The provision now sought to be enforced relates to “her property,” and requests that the wife divide the same at her death as she may think best. Whether this clause refers to all his brothers and sisters, or only those who might be in need, is not definitely stated. Manifestly, the only way in which she could make division of any kind, outside of the rules of descent, would be by some instrument conveying the property subject to her life estate, or by will. Thus it is apparent that whatever title complainants now have must come through her. Mrs. Sawyer was not requested to act in her lifetime, but at her death. It is plain that no title could vest in complainants, or any of them, until she acted, for it is termed “her” property.

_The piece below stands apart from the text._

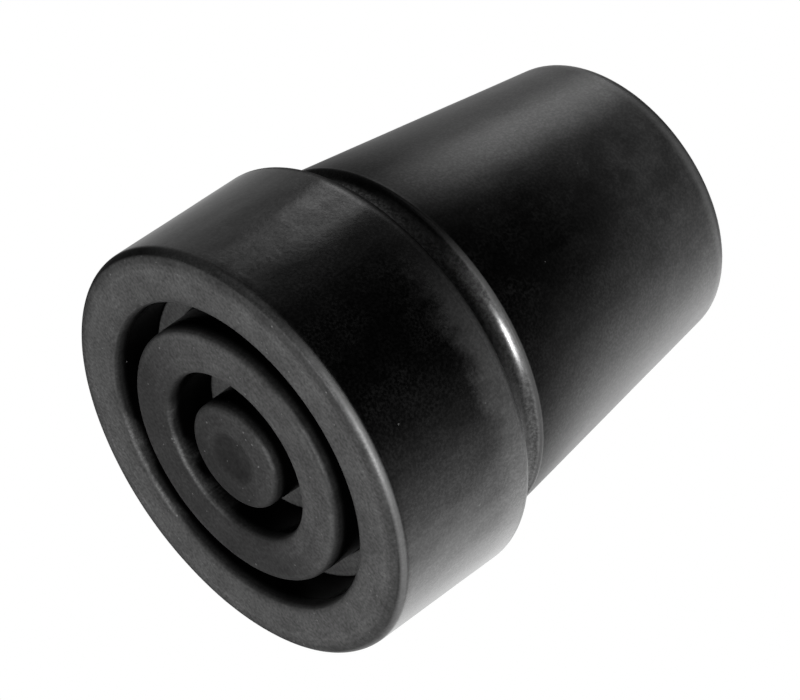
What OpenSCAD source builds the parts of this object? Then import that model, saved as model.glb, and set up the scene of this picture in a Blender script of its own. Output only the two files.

The clause in question includes not only property devised from testator, but all the property she has at her decease. She was at liberty to divide the same as “she may think best.” If this means anything, it means that she had the option to give to some more, and to others less, or nothing at all. It makes no provision for the death of any of the brothers and sisters during her life. There is to my mind an utter lack of the necessary conditions upon which to raise a precatory trust. The language used, in my judgment, created an absolute estate in tlie wife.

Eor these reasons, and for those previously stated, the demurrer will be sustained.